We see Ruan Lingyu look at birds in a cage and dance performances in which one woman is whipped, and another is a prisoner in chains, and the symbolism couldn't be any clearer. To an offer of marriage she says "What can marriage give me? Companion for life?! Might as well call it slave for life!" It's interesting that when she considers prostituting herself, she thinks of it as being a "slave for one night," and in using the same word, slave, it made me think she was linking marriages that aren't out of love to a form of prostitution, pretty subversive stuff.
I don't think Ruan is given quite enough range in the character and thought her performance was good-not-great, until that final scene in the hospital, where she's brilliant. It's an especially poignant scene because she would herself be dead just one month after the film was released, and in a shroud of tabloid rumors as the character was. My other favorite scenes was when her friend (Yin Xu) defends her when a sleazeball just won't take 'no' for an answer. She breaks his cane like a twig, summons up some martial arts defense moves, and then after getting hit with a chair, head butts him not once but twice. God damn.

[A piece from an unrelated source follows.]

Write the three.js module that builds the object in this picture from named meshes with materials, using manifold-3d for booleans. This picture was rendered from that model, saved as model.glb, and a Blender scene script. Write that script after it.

I loved a lot of what the film was doing, but its length and unevenness made it tough to fully enjoy. The sound technology was behind the curve, so it's got intertitles and then was also dubbed after the fact, sometimes with effects matching what we see on the screen. Director Cai Chusheng makes up for it a little bit with various video effects, including overlays and things like a flashback sequence viewed out a train window. It probably should have been pared down a bit, but it's still well worth seeking out.